The advertising industry is undergoing one of its most consequential restructurings in decades as Omnicom completes its acquisition of Interpublic Group (IPG) to form what it calls the world’s leading marketing and sales company. The deal, valued at approximately $13.5 billion and closed late in 2025, brings together two of the largest advertising holding companies, creating a combined entity with pro-forma revenues exceeding $25 billion and a comprehensive suite of marketing capabilities under the Omnicom umbrella. 

 

At the core of the newly unified organisation is the Omni intelligence platform, which integrates technology, data, and creative services across a connected ecosystem of agencies and service lines.

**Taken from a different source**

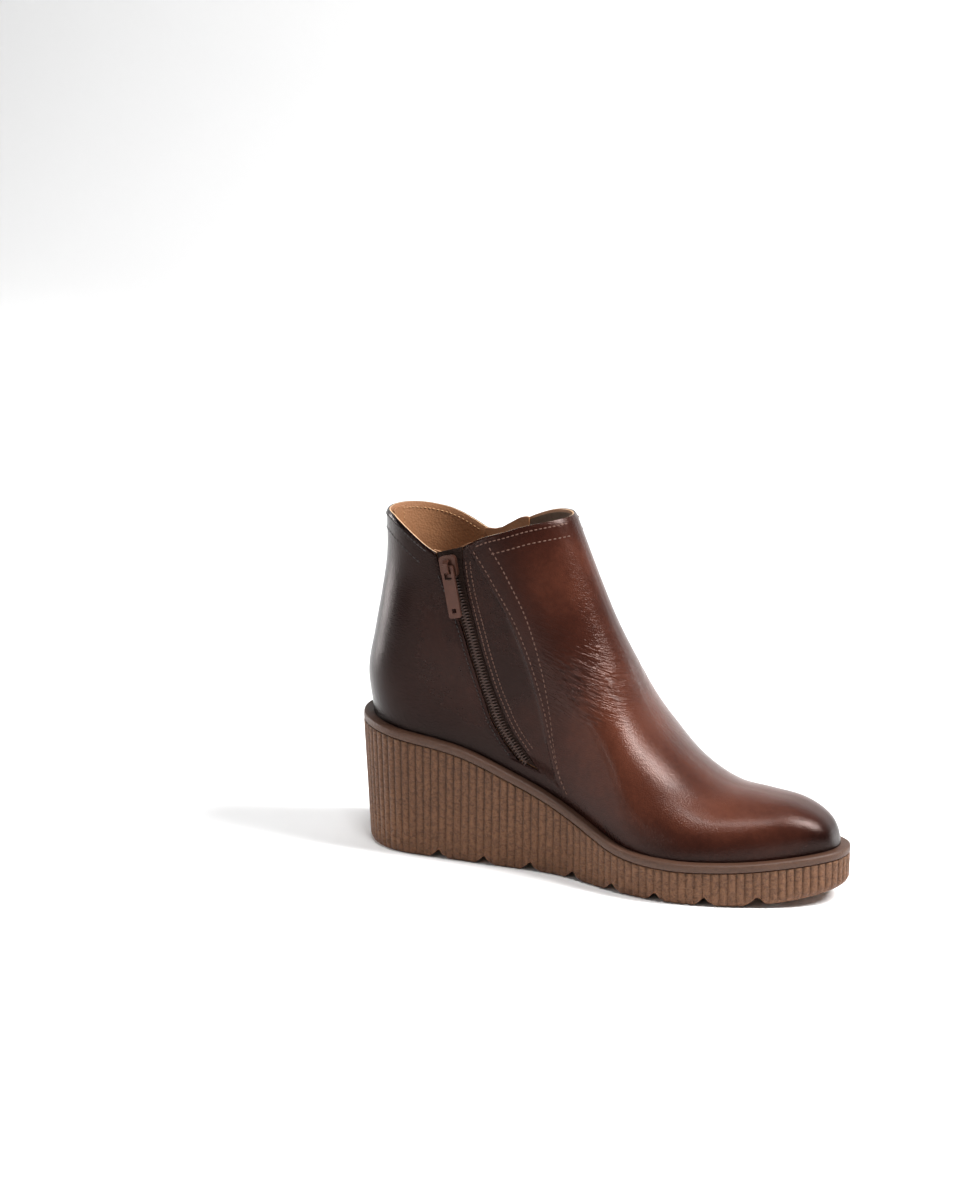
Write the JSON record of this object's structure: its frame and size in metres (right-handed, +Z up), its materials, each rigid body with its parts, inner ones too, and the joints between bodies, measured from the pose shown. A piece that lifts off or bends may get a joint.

The company positions Omni as a next-generation foundation for audience insight, media planning, identity-powered targeting, and AI-assisted creative execution, aiming to bridge strategy and activation in an increasingly privacy-conscious, data-rich environment. 

 

Structural realignments have accompanied the merger. Industry reports detail significant workforce reductions more than 4,000 roles globally as Omnicom consolidates overlapping functions and retires several legacy creative agency brands in favour of a streamlined global network centred on flagship agencies like BBDO, McCann, and TBWA. FCB, DDB, and MullenLowe, historically iconic names in creative advertising, are being folded into broader operating units as part of this consolidation effort. 

 

The merger also introduced client uncertainty and operational realignment, with some advertisers reportedly reviewing account structures and leadership models while the combined entity settles into new workflows. Despite these transitional challenges, Omnicom’s leadership frames the acquisition as a defining industry moment, one that aims to harness scale, integrated technology, and cross-disciplinary expertise to serve clients more comprehensively in a data-driven market. 

 

For the broader advertising ecosystem, the consolidation has mixed implications. On the one hand, the combined entity’s scale and platform capabilities promise efficiencies, deeper data integration, and unified creative-media deployment. On the other, industry observers note potential risks related to creative identity dilution, talent disruption, and client churn as historically distinct brands and operating cultures merge. 

 

Ultimately, the Omnicom-IPG acquisition reflects a strategic inflection point for an industry adapting to digital transformation, AI influence, and shifting client expectations, a recalibration that will influence global marketing structures well into the next decade.